Você tem uma onda sonora registrada no vinil que é análoga à onda sonora que se propaga no ambiente
Fernando Iazzetta, professor do departamento de Música da USP
Para serem "decodificados" em sons, esses sulcos são percorridos pela agulha do toca-discos que, ao vibrarem, produzem uma variação de tensão elétrica. Essas agulhas, em geral, têm uma estrutura de metal e uma ponta de diamante ou safira, minerais bem resistentes.
Ela fica apoiada em um sistema chamado cantilever, que por sua vez é ligado a um sistema composto por um ímã e uma bobina. Com o movimento da agulha, o ímã se move, fazendo com que o campo magnético dessa peça sofra interferências. Isso gera sinais elétricos que passam pela bobina e pela fiação do toca-discos.
O que os alto-falantes fazem, por sua vez, é o caminho inverso: transformar os sinais elétricos em movimento. Para isso, eles contam com uma bobina que, ao ser estimulada pelos sinais elétricos gerados no sistema da agulha, gera um campo magnético atraído e repelido pelo ímã do alto-falante. Este ímã, por sua vez, faz o diafragma do alto-falante vibrar, produzindo os sons.
Por unir etapas elétricas e mecânicas, diz-se que os discos de vinil utilizam uma codificação eletromecânica.
É um sistema consideravelmente diferente do visto em discos ópticos, como o CD, o DVD e o Bluray, que são lidos por leitores que emitem raios laser enquanto os discos giram.
Coleção revalorizada
"Eu comprei meu primeiro disco, uma trilha sonora de novela, em 1983. Na época eu tinha uns dez anos de idade e esses discos eram bem populares", conta o analista de projetos. "Um dos primeiros empregos que tive era o de cuidar do filho pequeno de uma vizinha, que tinha muitos discos. Aí pintou a paixão", explica. Quando comprou seus primeiros discos, Bispo precisava pegar emprestado vitrolas de conhecidos e vizinhos para poder ouvir.
A coleção de Bispo, que hoje conta com cerca de 16 mil discos, ficou um pouco de lado durante a segunda metade dos anos 1990, quando ele passou a comprar CDs. Um dos motivos para isso é que a produção de LPs no Brasil praticamente cessou nesta época: em 1997, apenas uma grande fábrica desse tipo de mídia ainda produzia esses discos no país.
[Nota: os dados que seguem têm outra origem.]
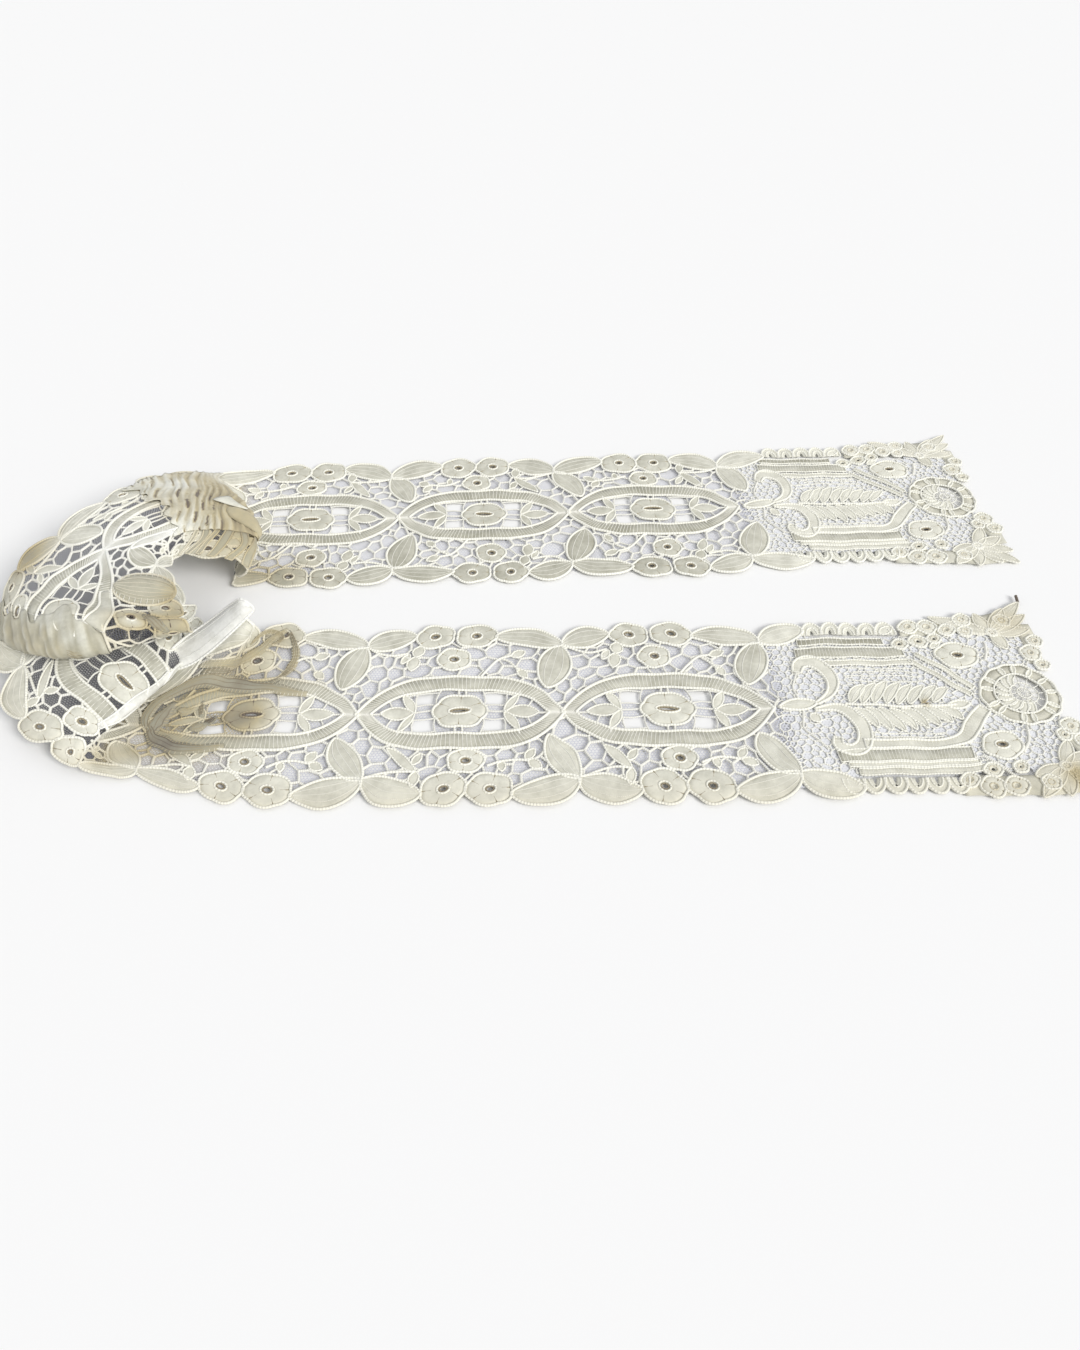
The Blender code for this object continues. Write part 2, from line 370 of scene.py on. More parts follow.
def ribbon(work, path, half, rise=0.3, rows=5, edge=GIMP, veins=(), **looks):
    """A strip of clothwork along a path, with a raised cord round it, and veins or cross ribs on it.

    The looks are ribs (their pitch), tone, level, soil and shade, and tilt, how far the right edge is
    lifted.
    """
    ribs, tone, level = looks.get("ribs", 0.0), looks.get("tone", 0.1), looks.get("level", CLOTH_LEVEL)
    soil, tilt = looks.get("soil", 0.0), looks.get("tilt", 0.0)
    half = np.broadcast_to(np.asarray(half, dtype=float), (len(path),))
    side = left_of(path)
    share = np.linspace(-1.0, 1.0, rows)
    points = path[None] + side[None] * (half[None, :, None] * share[:, None, None])
    swell = np.minimum(1.0, half / 3.0)
    heights = level + rise * np.outer(1.0 - share**2, swell) + tilt * np.outer(0.5 - 0.5 * share, swell)
    run = np.broadcast_to(lengths(path), (rows, len(path)))
    work.patch(points, heights, np.stack([run, share[:, None] * half[None]], axis=2), tone, soil=soil)
    outline = np.concatenate([path + side * half[:, None], (path - side * half[:, None])[::-1]])
    work.shapes.append(outline)
    if edge:
        lift = np.concatenate([np.zeros(len(path)), tilt * swell[::-1]])
        work.thread("gimp", outline, edge, level + CORD_RISE + lift, closed=True, soil=soil)
    for vein in veins:
        inner = slice(1, max(3, int(len(path) * (1.0 - 0.28 * abs(vein)))))
        line = path + side * (half * vein)[:, None]
        lift = 0.5 * tilt * (1.0 - vein) * swell[inner]
        work.thread("rib", line[inner], VEIN, level + rise + 0.08 + lift, soil=soil)
    if ribs:
        reach = side * half[:, None]
        cross_ribs(work, path + reach, path - reach, ribs, level + 0.5 * rise)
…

Iazzetta explica que o vinil perdeu espaço porque conta de uma mudança de gosto dos consumidores. "Entre os anos 1980 e 1990, a indústria fonográfica estava em busca de qualidade sonora, a chamada alta fidelidade. Já a partir dos anos 1990, houve uma ruptura em relação a isso e as pessoas passaram a valorizar questões como portabilidade, rapidez e quantidade, deixando de lado a qualidade. É o caso dos áudios comprimidos em MP3".
Seja por questões nostálgicas ou não, o ressurgimento do vinil acaba sendo um movimento oposto ao citado pelo professor. É quase que uma resposta filosófica à praticidade oferecida pelos meios digitais, a busca por algo mais palpável.
O valor gasto, como é de se imaginar, é alto, "algo em torno dos R$ 80 mil". A coleção, porém, se valorizou com o tempo e hoje vale "mais ou menos três vezes mais" do que o que foi investido, estima.
Caso você decida colecionar discos de vinil, seja por motivos saudosistas ou filosóficos, é bom estar disposto a gastar dinheiro e ser cuidadoso com o que comprar.
"É um hobby caro, já que um disco novo custa em torno de R$ 100. Além disso, tem a questão do dólar e da taxação, caso você resolva importar. Os sebos são ótimas opções e eu tinha o hábito de sempre procurar por eles quando ia viajar. Já aconteceu de eu ter que comprar uma mala extra só para trazer os discos que eu tinha comprado", diz Bispo.
O colecionador também cita outro fator que merece a atenção dos interessados: a qualidade dos toca-discos, algo fundamental para aproveitar as nuances sonoras dos LPs. "Eu tenho diversos aparelhos, mas os atuais e mais baratos têm baixa qualidade. Os que uso para ouvir são os mais antigos".
Toca-discos considerados de alta qualidade, como os modelos da Audio Technica, têm preços acima dos R$ 1.000. É importante salientar que uma vitrola de baixa qualidade pode até mesmo estragar os discos de vinil.
Por fim, é preciso ter cuidado na hora de guardar os discos. Bispo dá a dica: "Eles devem ficar na vertical e longe de fontes de calor ou da incidência do sol, para não correrem o risco de empenar. Para limpar, eu uso uma mistura feita com 60% de álcool e o restante de água".